*What to do:* Write each line out again exactly as written.
# # # # # # #
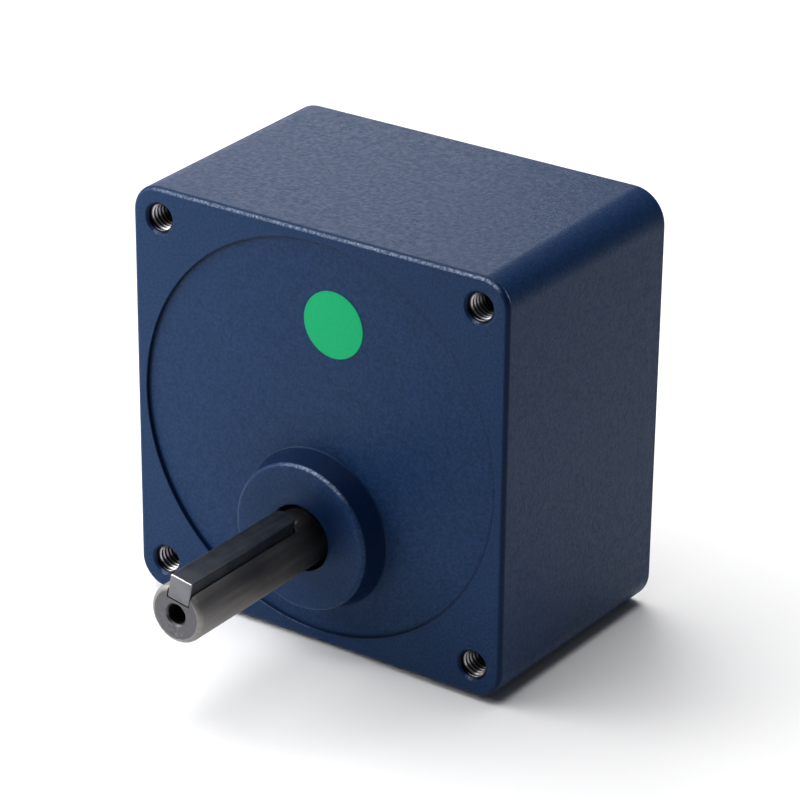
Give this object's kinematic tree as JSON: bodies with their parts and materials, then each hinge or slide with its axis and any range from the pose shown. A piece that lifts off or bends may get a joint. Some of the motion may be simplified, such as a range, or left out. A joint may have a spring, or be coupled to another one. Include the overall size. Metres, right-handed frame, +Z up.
{
  "type": "gear motor reducer",
  "caption": "Square gear reducer of a gear motor: offset keyed output shaft, three spur stages, through-tapped corner holes and a rear motor register.",
  "frame": {"origin": "centre of the front mounting face, midway between the four corner holes, on the axis of the motor that mounts behind", "axes": "-Y out of the front face along the output shaft, +Y back to the motor, +Z up, away from the output shaft's side, +X right as seen from the shaft"},
  "size_m": [0.09, 0.098, 0.09],
  "materials": {
    "housing_paint": "satin navy paint with a fine orange peel grain",
    "machined_iron": "bare machined face",
    "shaft_steel": "turned and ground steel",
    "key_steel": "black oxide with bright cut ends",
    "gear_steel": "hobbed and hardened steel, oiled",
    "bearing_steel": "ground and polished",
    "bush_bronze": "sintered bronze, oiled",
    "screw_steel": "black oxide",
    "seal_rubber": "black nitrile rubber",
    "sticker_green": "plain green paper sticker"
  },
  "bodies": {
    "housing": {"gear_case": "housing_paint", "rear_plate": "machined_iron", "plate_screws": "screw_steel", "oil_seal": "seal_rubber", "front_bearing_outer_ring": "bearing_steel", "first_front_bush": "bush_bronze", "second_front_bush": "bush_bronze", "first_rear_bush": "bush_bronze", "second_rear_bush": "bush_bronze", "output_rear_bush": "bush_bronze", "inspection_sticker": "sticker_green"},
    "output": {"output_shaft": "shaft_steel", "shaft_key": "key_steel", "output_wheel": "gear_steel", "output_wheel_key": "key_steel", "front_bearing_inner_ring": "bearing_steel"},
    "second_countershaft": {"second_pinion_shaft": "gear_steel", "second_wheel": "gear_steel"},
    "first_countershaft": {"first_pinion_shaft": "gear_steel", "first_wheel": "gear_steel"}
  },
  "joints": [
    {"name": "output_spin", "type": "hinge", "parent": "housing", "child": "output", "pos_m": [0, 0, -0.019], "axis": [0, -1, 0], "continuous": true},
    {"name": "second_countershaft_spin", "type": "hinge", "parent": "housing", "child": "second_countershaft", "pos_m": [0.01915, 0, -0.00293], "axis": [0, -1, 0], "continuous": true},
    {"name": "first_countershaft_spin", "type": "hinge", "parent": "housing", "child": "first_countershaft", "pos_m": [0.01024, 0, 0.01718], "axis": [0, -1, 0], "continuous": true}
  ],
  "couplings": [
    {"joint": "second_countershaft_spin", "follows": "output_spin", "ratio": -2.3333},
    {"joint": "first_countershaft_spin", "follows": "output_spin", "ratio": 6.2222}
  ]
}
# # # # # # #
*Completed exercise:*
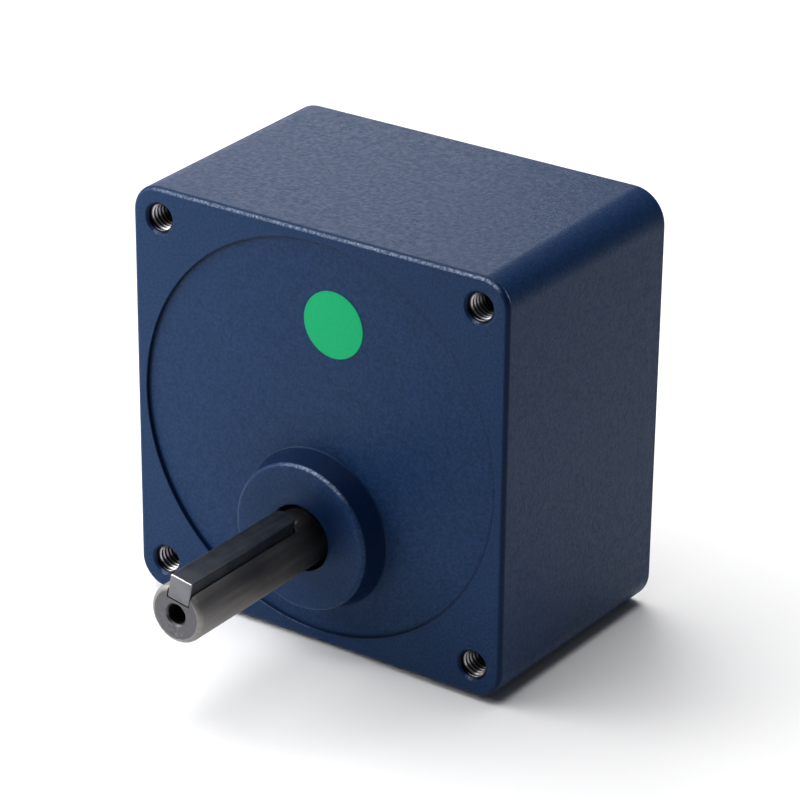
Give this object's kinematic tree as JSON: bodies with their parts and materials, then each hinge or slide with its axis and any range from the pose shown. A piece that lifts off or bends may get a joint. Some of the motion may be simplified, such as a range, or left out. A joint may have a spring, or be coupled to another one. Include the overall size. Metres, right-handed frame, +Z up.
{
  "type": "gear motor reducer",
  "caption": "Square gear reducer of a gear motor: offset keyed output shaft, three spur stages, through-tapped corner holes and a rear motor register.",
  "frame": {"origin": "centre of the front mounting face, midway between the four corner holes, on the axis of the motor that mounts behind", "axes": "-Y out of the front face along the output shaft, +Y back to the motor, +Z up, away from the output shaft's side, +X right as seen from the shaft"},
  "size_m": [0.09, 0.098, 0.09],
  "materials": {
    "housing_paint": "satin navy paint with a fine orange peel grain",
    "machined_iron": "bare machined face",
    "shaft_steel": "turned and ground steel",
    "key_steel": "black oxide with bright cut ends",
    "gear_steel": "hobbed and hardened steel, oiled",
    "bearing_steel": "ground and polished",
    "bush_bronze": "sintered bronze, oiled",
    "screw_steel": "black oxide",
    "seal_rubber": "black nitrile rubber",
    "sticker_green": "plain green paper sticker"
  },
  "bodies": {
    "housing": {"gear_case": "housing_paint", "rear_plate": "machined_iron", "plate_screws": "screw_steel", "oil_seal": "seal_rubber", "front_bearing_outer_ring": "bearing_steel", "first_front_bush": "bush_bronze", "second_front_bush": "bush_bronze", "first_rear_bush": "bush_bronze", "second_rear_bush": "bush_bronze", "output_rear_bush": "bush_bronze", "inspection_sticker": "sticker_green"},
    "output": {"output_shaft": "shaft_steel", "shaft_key": "key_steel", "output_wheel": "gear_steel", "output_wheel_key": "key_steel", "front_bearing_inner_ring": "bearing_steel"},
    "second_countershaft": {"second_pinion_shaft": "gear_steel", "second_wheel": "gear_steel"},
    "first_countershaft": {"first_pinion_shaft": "gear_steel", "first_wheel": "gear_steel"}
  },
  "joints": [
    {"name": "output_spin", "type": "hinge", "parent": "housing", "child": "output", "pos_m": [0, 0, -0.019], "axis": [0, -1, 0], "continuous": true},
    {"name": "second_countershaft_spin", "type": "hinge", "parent": "housing", "child": "second_countershaft", "pos_m": [0.01915, 0, -0.00293], "axis": [0, -1, 0], "continuous": true},
    {"name": "first_countershaft_spin", "type": "hinge", "parent": "housing", "child": "first_countershaft", "pos_m": [0.01024, 0, 0.01718], "axis": [0, -1, 0], "continuous": true}
  ],
  "couplings": [
    {"joint": "second_countershaft_spin", "follows": "output_spin", "ratio": -2.3333},
    {"joint": "first_countershaft_spin", "follows": "output_spin", "ratio": 6.2222}
  ]
}